- _Goal_
Quote the material below exactly as written, from the first line to the line that holds "const GAP = 0.3;", endpoints included.

- _Data excerpt_
** START **

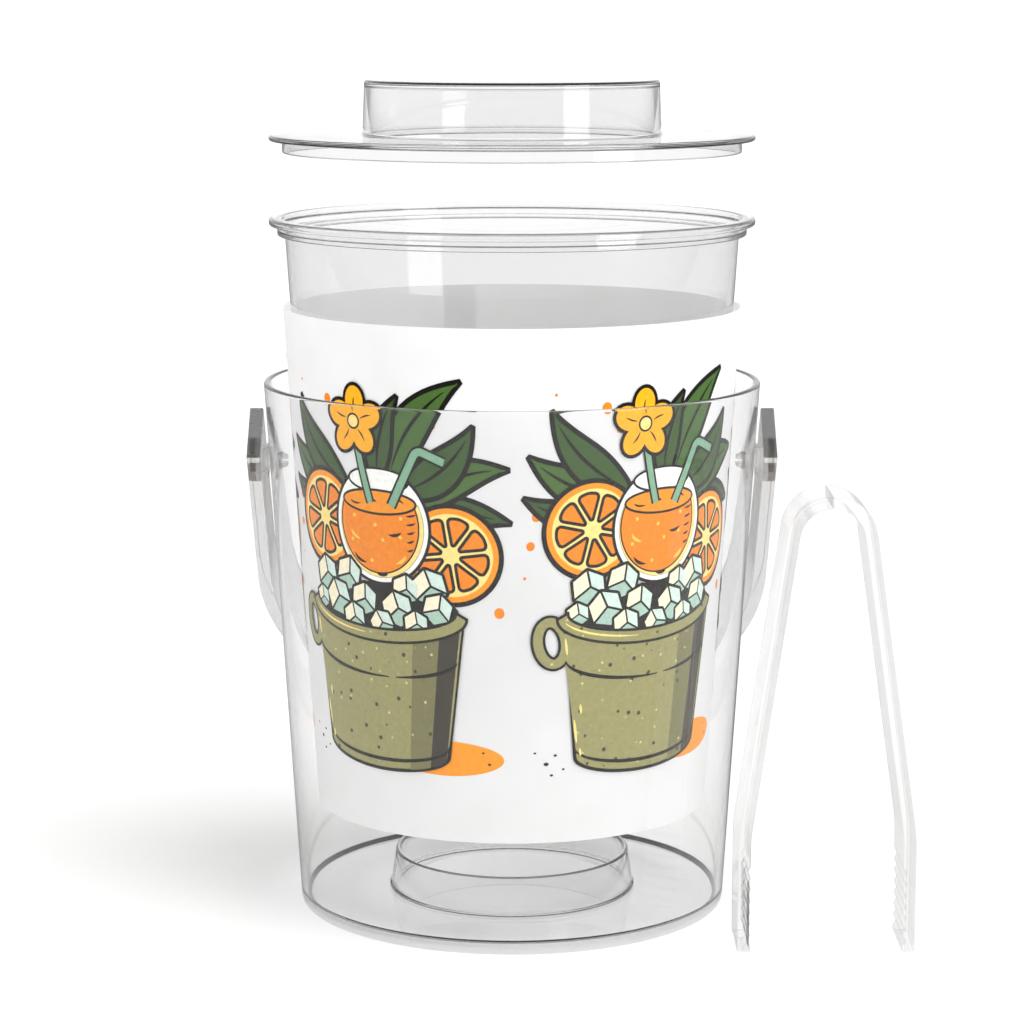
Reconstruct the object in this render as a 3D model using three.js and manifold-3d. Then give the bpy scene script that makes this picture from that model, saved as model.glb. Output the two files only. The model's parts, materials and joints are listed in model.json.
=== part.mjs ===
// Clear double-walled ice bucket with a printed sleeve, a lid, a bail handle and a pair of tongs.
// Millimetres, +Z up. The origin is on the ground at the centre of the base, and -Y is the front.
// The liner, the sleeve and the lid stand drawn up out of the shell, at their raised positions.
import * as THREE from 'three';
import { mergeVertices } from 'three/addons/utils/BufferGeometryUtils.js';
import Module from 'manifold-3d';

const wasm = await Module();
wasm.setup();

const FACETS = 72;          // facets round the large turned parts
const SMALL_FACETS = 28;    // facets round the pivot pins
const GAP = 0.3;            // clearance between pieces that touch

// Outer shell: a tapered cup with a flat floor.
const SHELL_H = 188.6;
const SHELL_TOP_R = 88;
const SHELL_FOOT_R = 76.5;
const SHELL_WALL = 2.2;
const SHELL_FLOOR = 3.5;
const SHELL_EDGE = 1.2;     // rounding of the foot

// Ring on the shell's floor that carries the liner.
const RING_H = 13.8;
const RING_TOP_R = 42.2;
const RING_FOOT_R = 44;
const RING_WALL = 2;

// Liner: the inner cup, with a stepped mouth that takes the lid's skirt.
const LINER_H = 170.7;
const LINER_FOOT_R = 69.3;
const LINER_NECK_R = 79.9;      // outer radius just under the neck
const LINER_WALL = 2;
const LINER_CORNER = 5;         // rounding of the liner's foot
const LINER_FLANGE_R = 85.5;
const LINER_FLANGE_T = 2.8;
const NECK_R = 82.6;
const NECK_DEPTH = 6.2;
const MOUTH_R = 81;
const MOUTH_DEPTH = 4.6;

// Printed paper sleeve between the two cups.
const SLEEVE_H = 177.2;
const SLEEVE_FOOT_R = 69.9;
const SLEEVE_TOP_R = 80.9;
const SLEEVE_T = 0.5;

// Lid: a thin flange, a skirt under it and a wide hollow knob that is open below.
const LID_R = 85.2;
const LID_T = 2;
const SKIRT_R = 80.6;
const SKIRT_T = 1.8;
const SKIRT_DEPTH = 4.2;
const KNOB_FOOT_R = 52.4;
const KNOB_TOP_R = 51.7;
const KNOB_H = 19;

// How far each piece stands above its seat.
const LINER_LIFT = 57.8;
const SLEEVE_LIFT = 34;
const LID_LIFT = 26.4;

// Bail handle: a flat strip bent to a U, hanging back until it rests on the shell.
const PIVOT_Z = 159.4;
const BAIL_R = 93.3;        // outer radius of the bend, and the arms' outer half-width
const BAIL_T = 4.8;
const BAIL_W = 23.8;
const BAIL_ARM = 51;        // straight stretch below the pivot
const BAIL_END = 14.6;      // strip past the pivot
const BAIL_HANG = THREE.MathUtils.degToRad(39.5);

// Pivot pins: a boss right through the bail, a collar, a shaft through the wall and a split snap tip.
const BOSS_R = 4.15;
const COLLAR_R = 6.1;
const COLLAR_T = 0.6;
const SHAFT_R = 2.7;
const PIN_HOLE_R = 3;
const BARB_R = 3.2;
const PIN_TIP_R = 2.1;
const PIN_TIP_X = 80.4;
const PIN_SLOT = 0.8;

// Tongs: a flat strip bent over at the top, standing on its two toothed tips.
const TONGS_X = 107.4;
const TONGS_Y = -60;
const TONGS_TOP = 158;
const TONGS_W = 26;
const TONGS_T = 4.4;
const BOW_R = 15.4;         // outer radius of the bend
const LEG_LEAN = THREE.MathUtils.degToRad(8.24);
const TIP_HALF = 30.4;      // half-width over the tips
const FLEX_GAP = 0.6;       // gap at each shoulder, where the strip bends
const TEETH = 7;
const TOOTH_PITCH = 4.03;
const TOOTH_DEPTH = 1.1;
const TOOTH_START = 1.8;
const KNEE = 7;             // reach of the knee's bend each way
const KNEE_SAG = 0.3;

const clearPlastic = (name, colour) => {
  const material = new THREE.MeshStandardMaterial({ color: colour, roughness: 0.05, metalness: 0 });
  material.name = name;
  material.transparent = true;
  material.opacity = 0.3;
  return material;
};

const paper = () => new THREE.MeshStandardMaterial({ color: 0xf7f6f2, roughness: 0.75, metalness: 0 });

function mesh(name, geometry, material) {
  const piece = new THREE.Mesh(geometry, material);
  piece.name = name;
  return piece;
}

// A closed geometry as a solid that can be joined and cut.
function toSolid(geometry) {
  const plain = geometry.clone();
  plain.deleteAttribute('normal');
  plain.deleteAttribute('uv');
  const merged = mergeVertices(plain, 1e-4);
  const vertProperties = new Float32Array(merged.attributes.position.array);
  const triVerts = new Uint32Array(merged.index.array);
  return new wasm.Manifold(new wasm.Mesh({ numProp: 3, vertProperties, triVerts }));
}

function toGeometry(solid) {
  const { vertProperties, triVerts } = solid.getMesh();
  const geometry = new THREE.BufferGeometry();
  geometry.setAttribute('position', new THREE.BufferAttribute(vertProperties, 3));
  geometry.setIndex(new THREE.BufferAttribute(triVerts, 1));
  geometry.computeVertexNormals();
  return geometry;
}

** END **

- _Solution for this exercise_
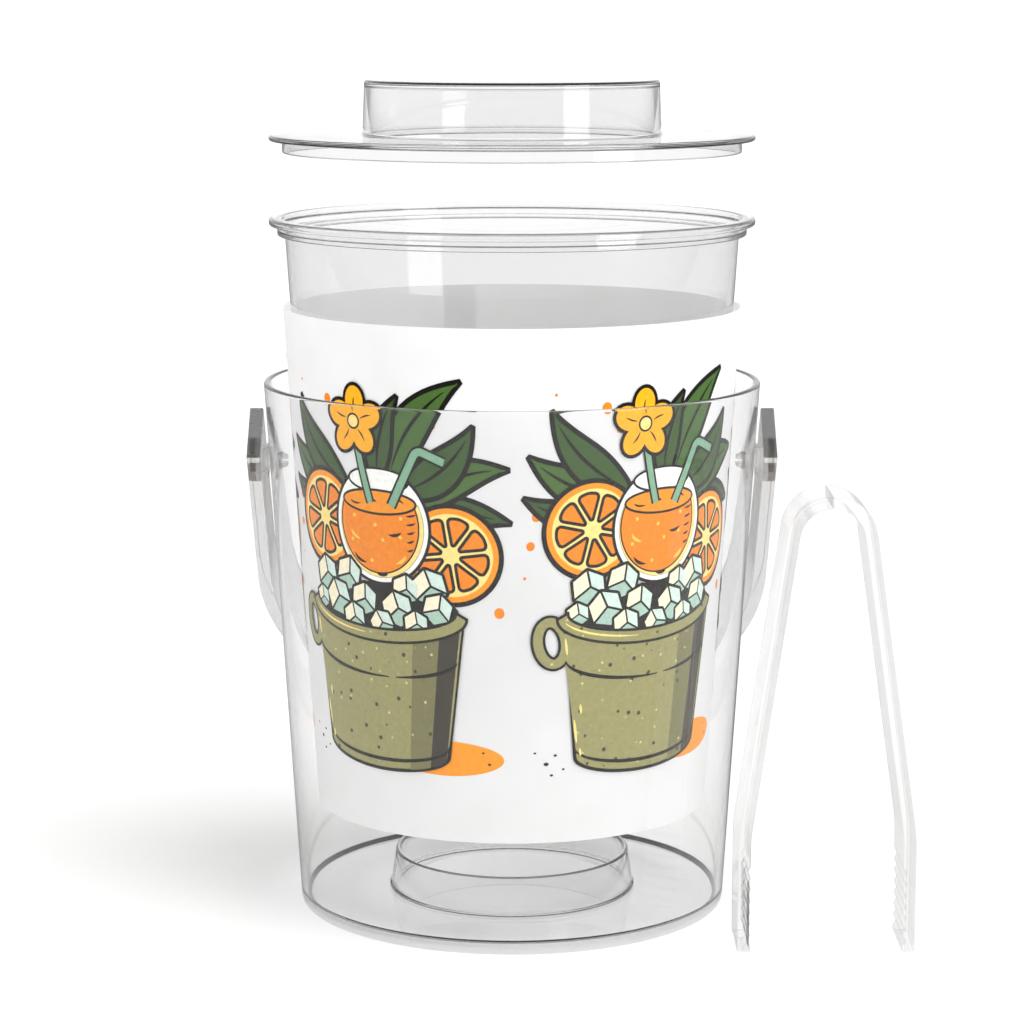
Reconstruct the object in this render as a 3D model using three.js and manifold-3d. Then give the bpy scene script that makes this picture from that model, saved as model.glb. Output the two files only. The model's parts, materials and joints are listed in model.json.
=== part.mjs ===
// Clear double-walled ice bucket with a printed sleeve, a lid, a bail handle and a pair of tongs.
// Millimetres, +Z up. The origin is on the ground at the centre of the base, and -Y is the front.
// The liner, the sleeve and the lid stand drawn up out of the shell, at their raised positions.
import * as THREE from 'three';
import { mergeVertices } from 'three/addons/utils/BufferGeometryUtils.js';
import Module from 'manifold-3d';

const wasm = await Module();
wasm.setup();

const FACETS = 72;          // facets round the large turned parts
const SMALL_FACETS = 28;    // facets round the pivot pins
const GAP = 0.3;            // clearance between pieces that touch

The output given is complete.